AIM OF THE EXERCISE: Locate the line that contains "Recreate this object" and the line that contains "const pegSides = 20;". Copy both of them exactly, together with every line between them, and no others.

RECORDS SUPPLIED:
++++++++
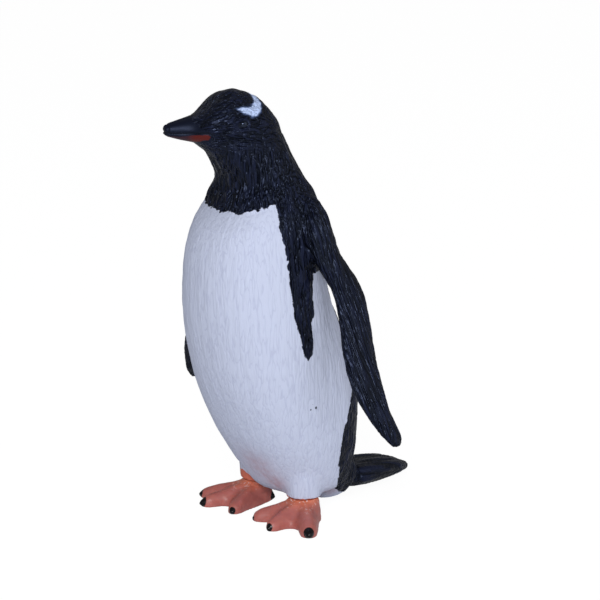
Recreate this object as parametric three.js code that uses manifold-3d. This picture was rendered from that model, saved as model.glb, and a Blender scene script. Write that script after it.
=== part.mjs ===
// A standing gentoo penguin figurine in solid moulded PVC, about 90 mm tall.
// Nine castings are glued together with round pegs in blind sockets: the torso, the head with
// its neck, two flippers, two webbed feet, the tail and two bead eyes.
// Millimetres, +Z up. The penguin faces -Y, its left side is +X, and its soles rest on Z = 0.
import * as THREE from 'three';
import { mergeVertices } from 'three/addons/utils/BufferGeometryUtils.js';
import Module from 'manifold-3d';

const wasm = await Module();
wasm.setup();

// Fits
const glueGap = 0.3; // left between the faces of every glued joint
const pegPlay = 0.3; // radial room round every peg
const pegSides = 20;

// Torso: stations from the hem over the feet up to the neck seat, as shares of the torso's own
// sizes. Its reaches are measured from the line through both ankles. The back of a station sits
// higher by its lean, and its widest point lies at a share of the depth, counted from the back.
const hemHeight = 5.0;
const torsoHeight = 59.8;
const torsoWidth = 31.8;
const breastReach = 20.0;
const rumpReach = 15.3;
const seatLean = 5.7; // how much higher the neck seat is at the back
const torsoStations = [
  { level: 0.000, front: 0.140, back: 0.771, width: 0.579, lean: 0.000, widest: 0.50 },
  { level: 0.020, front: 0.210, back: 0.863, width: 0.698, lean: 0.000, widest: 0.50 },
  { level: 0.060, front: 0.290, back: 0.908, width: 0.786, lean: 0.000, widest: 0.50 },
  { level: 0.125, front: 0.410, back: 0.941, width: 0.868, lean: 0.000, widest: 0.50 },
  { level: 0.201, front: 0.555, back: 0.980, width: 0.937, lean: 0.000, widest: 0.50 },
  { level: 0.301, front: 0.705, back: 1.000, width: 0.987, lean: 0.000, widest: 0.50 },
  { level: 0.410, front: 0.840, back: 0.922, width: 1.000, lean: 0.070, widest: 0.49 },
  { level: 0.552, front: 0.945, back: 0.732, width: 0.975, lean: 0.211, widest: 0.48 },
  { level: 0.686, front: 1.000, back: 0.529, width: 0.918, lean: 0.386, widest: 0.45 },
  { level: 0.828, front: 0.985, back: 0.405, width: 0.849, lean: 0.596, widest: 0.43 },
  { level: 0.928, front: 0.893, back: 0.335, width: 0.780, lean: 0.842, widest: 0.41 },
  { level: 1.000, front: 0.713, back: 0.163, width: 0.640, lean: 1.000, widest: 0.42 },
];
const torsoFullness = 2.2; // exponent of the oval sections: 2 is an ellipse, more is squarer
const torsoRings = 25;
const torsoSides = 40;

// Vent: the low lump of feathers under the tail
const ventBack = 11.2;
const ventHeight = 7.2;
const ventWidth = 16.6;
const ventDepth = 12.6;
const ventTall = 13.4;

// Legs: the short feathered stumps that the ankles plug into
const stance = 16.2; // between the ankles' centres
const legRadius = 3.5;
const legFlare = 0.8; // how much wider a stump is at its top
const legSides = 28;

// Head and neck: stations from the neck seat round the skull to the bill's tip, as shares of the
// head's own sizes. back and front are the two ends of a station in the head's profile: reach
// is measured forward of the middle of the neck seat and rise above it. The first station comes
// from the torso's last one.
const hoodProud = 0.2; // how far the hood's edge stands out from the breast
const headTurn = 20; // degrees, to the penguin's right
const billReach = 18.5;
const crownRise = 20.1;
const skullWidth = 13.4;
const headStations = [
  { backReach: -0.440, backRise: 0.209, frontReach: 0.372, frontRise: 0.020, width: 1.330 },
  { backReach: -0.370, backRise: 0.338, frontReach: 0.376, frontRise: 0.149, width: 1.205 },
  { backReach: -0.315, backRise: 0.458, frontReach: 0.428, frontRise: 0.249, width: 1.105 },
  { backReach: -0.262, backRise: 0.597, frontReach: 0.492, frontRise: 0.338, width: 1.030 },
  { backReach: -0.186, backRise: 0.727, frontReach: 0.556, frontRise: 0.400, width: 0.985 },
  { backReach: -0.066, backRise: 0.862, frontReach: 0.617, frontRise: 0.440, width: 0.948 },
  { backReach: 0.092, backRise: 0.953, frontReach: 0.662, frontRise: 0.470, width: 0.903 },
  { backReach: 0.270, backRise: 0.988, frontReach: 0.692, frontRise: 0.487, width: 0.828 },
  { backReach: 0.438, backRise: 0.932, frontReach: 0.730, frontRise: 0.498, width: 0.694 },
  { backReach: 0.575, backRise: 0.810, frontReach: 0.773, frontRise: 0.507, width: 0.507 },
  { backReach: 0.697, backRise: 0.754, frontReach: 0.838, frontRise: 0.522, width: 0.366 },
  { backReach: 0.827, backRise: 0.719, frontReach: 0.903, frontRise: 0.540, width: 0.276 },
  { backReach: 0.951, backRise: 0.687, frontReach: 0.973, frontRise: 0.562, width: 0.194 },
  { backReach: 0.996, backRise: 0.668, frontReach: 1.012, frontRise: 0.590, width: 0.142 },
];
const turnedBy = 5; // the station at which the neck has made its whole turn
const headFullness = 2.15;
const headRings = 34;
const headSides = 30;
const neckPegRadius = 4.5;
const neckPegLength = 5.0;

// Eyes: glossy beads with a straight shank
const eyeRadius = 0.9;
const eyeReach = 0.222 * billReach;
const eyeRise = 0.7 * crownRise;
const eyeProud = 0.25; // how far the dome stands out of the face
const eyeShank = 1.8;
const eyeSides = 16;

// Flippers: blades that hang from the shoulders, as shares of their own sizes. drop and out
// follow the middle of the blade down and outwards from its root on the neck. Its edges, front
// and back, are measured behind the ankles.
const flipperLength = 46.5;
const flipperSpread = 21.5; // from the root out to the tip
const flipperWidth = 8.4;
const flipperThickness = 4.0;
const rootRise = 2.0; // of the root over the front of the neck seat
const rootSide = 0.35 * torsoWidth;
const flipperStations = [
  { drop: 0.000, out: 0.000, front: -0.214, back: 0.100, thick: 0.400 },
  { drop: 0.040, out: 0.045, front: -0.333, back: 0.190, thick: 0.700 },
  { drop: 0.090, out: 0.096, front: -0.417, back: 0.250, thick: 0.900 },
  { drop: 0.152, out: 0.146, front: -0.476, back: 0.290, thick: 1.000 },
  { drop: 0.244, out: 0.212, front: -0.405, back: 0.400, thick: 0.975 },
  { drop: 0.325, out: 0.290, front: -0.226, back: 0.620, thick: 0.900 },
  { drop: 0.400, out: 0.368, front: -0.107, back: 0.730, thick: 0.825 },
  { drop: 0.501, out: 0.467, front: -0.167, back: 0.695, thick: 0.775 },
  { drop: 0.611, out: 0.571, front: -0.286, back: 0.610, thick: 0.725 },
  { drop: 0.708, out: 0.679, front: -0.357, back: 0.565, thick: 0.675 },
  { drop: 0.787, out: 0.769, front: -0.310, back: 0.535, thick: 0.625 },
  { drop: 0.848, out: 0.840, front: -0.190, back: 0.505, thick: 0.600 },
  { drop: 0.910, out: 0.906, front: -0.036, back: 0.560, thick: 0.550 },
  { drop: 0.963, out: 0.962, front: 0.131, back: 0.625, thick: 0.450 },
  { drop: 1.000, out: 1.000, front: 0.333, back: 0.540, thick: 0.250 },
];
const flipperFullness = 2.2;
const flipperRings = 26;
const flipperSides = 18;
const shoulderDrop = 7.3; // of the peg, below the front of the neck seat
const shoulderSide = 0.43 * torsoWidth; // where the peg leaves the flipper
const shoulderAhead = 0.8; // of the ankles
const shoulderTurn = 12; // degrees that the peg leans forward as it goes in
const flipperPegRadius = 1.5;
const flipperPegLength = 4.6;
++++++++
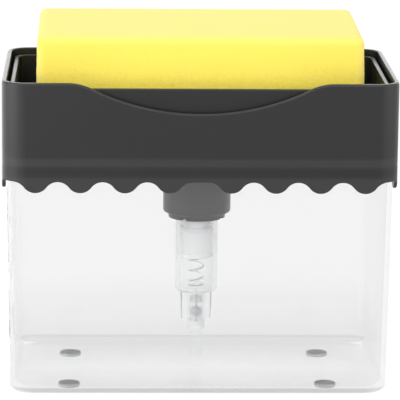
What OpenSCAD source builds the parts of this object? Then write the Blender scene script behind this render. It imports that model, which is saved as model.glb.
++++++++
OUTPUT OF THE EXERCISE:
Recreate this object as parametric three.js code that uses manifold-3d. This picture was rendered from that model, saved as model.glb, and a Blender scene script. Write that script after it.
=== part.mjs ===
// A standing gentoo penguin figurine in solid moulded PVC, about 90 mm tall.
// Nine castings are glued together with round pegs in blind sockets: the torso, the head with
// its neck, two flippers, two webbed feet, the tail and two bead eyes.
// Millimetres, +Z up. The penguin faces -Y, its left side is +X, and its soles rest on Z = 0.
import * as THREE from 'three';
import { mergeVertices } from 'three/addons/utils/BufferGeometryUtils.js';
import Module from 'manifold-3d';

const wasm = await Module();
wasm.setup();

// Fits
const glueGap = 0.3; // left between the faces of every glued joint
const pegPlay = 0.3; // radial room round every peg
const pegSides = 20;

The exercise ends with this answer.